Rows from a 3D modeling dataset:
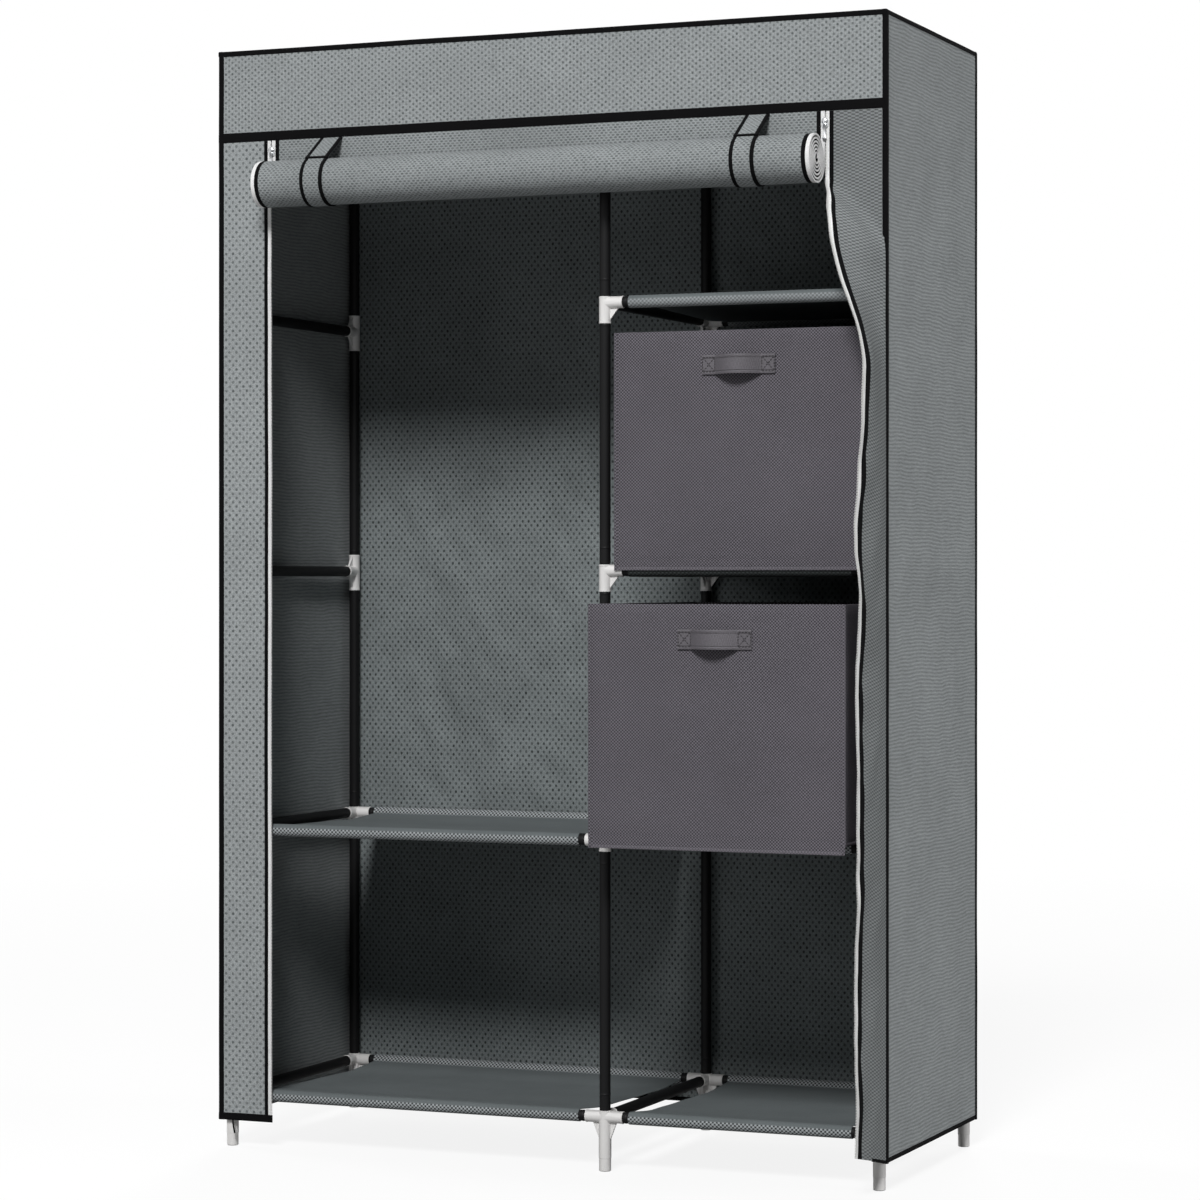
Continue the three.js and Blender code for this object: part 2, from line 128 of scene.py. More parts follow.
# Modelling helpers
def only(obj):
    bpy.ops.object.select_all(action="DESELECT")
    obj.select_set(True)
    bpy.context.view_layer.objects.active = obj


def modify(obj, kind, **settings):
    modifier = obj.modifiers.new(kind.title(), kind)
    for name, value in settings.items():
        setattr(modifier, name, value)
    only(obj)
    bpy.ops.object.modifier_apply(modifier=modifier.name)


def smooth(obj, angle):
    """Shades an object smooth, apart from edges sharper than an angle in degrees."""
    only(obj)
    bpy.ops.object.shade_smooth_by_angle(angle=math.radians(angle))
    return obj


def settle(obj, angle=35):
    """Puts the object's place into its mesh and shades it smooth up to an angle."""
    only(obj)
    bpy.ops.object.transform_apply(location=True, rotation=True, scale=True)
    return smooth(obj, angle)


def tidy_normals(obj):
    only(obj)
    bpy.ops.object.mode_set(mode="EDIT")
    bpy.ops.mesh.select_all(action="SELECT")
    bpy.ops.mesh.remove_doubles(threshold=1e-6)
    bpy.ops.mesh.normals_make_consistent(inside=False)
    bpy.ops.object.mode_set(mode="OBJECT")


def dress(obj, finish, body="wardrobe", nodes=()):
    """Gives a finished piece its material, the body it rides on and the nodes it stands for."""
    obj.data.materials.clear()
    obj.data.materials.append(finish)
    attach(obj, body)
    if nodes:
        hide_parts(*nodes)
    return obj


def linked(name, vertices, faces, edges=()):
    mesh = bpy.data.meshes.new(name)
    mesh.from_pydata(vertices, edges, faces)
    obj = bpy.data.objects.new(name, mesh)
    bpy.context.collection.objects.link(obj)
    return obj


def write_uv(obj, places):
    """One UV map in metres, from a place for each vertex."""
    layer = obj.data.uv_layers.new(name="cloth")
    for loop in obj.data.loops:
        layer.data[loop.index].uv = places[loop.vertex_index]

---

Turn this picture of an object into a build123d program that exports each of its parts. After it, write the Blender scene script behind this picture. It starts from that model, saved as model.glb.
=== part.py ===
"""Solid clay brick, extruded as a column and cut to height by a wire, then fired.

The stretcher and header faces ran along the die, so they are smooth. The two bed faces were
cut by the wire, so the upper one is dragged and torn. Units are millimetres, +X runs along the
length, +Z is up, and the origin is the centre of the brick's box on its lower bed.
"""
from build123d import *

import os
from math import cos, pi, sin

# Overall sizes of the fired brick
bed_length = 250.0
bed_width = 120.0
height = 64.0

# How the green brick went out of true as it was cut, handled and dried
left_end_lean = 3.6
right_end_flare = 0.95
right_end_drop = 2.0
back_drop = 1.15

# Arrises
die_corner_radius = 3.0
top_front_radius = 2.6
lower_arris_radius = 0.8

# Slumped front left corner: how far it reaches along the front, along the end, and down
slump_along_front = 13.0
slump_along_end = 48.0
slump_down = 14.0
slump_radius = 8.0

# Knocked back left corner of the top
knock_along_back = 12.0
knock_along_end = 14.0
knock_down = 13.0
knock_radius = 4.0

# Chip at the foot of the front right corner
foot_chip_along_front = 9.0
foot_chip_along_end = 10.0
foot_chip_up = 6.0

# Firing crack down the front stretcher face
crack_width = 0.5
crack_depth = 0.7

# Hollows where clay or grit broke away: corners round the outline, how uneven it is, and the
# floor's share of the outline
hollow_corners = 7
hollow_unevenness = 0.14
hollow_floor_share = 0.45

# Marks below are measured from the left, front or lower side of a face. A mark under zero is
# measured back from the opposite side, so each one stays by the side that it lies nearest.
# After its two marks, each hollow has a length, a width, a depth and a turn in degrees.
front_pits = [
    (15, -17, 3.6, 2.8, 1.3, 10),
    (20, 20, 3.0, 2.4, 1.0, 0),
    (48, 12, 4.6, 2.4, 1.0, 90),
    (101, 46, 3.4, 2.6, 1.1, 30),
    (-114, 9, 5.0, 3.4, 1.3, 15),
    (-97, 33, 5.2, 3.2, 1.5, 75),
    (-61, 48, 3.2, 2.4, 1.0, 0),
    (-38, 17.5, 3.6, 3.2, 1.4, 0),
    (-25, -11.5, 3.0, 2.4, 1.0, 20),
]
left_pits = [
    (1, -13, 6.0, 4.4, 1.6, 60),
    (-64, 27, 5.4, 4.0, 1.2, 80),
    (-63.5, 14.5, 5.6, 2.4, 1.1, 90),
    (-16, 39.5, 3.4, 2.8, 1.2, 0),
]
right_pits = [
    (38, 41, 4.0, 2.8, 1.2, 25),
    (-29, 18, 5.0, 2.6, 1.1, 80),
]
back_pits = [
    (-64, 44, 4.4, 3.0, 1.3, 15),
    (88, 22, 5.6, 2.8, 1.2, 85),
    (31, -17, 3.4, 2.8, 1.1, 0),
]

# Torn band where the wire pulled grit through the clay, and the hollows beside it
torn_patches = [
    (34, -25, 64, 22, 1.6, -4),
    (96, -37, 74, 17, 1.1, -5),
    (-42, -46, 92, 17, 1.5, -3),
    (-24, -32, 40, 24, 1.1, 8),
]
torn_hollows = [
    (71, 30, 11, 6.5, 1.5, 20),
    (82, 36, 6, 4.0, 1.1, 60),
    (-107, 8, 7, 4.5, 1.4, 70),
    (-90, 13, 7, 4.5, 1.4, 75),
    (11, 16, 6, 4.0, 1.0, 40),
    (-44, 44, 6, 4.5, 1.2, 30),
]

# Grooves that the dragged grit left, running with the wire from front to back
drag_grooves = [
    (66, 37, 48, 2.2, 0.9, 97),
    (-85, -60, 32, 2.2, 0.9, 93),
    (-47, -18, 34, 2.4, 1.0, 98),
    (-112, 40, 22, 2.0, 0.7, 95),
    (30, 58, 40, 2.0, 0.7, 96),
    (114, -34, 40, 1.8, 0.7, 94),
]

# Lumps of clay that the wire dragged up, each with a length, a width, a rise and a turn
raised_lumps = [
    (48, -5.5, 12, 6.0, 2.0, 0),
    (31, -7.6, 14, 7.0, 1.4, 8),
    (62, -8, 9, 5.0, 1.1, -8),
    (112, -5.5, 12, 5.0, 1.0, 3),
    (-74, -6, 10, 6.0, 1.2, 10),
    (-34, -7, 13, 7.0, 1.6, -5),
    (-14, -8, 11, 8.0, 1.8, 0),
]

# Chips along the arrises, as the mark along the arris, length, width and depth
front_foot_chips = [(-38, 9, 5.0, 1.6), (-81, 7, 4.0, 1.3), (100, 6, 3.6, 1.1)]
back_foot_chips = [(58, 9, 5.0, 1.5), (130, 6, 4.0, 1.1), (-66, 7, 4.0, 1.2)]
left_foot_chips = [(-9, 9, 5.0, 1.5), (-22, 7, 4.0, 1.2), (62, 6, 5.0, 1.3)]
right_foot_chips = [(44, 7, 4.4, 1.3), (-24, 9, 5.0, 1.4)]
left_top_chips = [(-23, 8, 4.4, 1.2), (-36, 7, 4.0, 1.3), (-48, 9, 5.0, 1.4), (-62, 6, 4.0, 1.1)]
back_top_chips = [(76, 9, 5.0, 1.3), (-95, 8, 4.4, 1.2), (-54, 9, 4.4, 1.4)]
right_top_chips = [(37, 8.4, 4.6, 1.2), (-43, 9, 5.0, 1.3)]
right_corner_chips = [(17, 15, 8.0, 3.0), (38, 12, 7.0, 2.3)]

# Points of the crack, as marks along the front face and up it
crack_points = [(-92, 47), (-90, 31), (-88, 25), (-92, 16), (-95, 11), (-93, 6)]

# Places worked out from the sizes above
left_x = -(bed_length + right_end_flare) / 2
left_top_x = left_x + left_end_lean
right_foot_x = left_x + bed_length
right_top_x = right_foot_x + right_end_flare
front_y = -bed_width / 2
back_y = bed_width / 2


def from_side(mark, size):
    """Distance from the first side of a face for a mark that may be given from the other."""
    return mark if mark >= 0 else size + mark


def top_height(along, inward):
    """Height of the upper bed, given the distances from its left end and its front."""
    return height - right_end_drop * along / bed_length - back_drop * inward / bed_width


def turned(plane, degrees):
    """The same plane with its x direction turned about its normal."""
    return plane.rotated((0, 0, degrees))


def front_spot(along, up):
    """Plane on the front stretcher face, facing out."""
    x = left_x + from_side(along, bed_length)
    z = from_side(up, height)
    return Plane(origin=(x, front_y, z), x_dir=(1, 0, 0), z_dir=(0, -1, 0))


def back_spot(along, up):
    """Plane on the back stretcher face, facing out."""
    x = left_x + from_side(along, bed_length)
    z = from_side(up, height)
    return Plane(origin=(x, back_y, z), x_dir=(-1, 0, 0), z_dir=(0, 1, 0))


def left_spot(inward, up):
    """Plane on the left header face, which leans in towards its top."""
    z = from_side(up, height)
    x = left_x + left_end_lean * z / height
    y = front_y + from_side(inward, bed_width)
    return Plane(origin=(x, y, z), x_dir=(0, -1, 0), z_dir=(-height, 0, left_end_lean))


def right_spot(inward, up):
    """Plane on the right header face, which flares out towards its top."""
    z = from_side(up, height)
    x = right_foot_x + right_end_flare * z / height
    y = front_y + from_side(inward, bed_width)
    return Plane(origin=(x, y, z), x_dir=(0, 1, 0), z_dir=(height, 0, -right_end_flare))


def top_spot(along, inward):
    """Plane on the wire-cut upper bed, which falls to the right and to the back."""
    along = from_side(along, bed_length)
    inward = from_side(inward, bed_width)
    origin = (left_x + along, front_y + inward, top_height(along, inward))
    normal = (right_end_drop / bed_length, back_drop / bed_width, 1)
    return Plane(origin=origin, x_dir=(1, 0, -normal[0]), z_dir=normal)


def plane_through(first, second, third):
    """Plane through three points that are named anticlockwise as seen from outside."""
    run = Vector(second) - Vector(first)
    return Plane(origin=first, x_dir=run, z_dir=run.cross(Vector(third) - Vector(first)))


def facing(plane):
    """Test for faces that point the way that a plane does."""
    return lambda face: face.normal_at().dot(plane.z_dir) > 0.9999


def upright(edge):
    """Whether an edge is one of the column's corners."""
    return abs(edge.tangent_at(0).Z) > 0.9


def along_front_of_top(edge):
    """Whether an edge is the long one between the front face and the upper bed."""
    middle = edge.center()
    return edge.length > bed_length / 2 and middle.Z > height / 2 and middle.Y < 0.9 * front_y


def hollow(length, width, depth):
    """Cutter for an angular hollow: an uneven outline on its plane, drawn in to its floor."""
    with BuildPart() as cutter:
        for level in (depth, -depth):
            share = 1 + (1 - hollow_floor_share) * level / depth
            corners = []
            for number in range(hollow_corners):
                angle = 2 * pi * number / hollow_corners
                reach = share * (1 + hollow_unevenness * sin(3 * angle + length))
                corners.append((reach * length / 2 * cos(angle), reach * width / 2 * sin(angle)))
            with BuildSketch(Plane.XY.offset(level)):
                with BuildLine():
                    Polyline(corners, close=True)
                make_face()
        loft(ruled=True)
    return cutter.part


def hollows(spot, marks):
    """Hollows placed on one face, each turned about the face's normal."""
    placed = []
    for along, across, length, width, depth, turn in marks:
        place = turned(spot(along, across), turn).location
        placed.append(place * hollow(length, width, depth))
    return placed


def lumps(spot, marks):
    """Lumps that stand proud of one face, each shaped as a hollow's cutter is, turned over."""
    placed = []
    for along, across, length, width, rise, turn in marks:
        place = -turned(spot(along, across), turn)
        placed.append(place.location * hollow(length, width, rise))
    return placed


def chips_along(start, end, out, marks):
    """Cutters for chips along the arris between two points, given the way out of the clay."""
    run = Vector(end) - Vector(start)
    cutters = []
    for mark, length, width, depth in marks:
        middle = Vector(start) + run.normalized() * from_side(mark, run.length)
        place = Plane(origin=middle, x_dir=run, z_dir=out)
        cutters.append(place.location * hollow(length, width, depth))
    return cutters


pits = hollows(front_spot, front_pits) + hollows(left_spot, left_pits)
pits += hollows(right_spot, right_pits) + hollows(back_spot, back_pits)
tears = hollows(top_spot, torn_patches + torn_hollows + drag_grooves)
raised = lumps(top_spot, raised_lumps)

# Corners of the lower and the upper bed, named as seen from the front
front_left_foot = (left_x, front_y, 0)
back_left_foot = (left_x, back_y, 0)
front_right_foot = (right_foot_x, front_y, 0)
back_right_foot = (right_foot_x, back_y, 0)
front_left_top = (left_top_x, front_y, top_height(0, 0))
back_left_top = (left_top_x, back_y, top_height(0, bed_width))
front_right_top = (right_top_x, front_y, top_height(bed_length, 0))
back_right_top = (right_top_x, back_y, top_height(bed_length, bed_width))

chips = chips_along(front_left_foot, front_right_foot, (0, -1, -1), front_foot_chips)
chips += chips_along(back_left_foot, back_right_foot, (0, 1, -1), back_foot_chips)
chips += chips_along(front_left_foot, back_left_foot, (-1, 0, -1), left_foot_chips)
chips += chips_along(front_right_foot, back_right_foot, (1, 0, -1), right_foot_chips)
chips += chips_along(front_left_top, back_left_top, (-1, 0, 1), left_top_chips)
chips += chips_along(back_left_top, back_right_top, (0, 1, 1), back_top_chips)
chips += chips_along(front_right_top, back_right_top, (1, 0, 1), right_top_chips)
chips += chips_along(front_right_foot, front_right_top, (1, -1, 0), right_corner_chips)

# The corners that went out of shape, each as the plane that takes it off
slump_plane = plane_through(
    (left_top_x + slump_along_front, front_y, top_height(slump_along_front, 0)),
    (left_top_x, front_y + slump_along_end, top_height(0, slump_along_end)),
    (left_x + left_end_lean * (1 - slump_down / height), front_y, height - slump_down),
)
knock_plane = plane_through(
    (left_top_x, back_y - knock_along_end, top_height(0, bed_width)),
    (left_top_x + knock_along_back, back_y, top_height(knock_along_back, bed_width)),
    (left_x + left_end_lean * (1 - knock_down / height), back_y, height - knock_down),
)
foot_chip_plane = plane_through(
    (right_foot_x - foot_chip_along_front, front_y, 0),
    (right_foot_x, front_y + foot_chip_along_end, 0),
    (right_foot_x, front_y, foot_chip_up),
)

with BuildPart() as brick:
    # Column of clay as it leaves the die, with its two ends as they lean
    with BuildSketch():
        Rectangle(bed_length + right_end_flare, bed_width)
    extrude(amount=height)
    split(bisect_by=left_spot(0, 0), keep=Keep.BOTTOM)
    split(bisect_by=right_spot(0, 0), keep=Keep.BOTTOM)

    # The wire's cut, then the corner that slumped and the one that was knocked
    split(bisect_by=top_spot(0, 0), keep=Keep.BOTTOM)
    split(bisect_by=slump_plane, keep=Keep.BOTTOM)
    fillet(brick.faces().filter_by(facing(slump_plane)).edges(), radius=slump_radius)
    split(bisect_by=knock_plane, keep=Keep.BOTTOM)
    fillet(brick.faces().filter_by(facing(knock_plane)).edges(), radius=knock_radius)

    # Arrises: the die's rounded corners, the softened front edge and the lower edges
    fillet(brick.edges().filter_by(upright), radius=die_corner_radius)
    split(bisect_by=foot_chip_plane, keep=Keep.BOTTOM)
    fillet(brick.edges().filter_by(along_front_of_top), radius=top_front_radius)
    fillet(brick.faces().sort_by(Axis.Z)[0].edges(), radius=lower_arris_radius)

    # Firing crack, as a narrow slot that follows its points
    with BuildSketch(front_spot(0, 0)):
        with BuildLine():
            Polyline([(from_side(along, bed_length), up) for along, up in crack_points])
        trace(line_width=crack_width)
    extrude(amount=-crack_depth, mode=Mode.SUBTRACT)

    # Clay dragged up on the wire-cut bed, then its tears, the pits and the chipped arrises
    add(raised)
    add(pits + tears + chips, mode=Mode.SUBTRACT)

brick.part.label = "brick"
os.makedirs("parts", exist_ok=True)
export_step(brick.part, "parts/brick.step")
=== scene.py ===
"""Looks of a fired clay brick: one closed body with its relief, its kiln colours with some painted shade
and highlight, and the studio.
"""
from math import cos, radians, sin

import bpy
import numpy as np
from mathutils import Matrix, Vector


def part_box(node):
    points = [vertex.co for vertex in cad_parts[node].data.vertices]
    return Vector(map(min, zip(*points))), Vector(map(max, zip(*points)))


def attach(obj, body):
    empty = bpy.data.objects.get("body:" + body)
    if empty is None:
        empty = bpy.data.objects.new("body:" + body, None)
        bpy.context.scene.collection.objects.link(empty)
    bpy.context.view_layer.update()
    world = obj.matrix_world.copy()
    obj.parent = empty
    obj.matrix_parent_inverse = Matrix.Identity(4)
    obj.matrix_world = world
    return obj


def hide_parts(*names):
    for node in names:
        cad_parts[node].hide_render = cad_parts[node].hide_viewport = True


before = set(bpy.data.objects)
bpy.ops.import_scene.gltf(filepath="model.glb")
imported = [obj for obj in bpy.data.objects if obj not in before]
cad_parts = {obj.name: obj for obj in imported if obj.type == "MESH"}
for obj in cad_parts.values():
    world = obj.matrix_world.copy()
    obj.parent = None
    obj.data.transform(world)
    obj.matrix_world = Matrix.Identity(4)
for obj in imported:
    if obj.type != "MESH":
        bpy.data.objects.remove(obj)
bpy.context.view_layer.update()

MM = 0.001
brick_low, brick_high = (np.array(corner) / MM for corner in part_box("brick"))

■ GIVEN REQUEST
For this exercise, gather every line of the data that contains the word "nodes".

■ ANSWER
def dress(obj, finish, body="wardrobe", nodes=()):
    """Gives a finished piece its material, the body it rides on and the nodes it stands for."""
    if nodes:
        hide_parts(*nodes)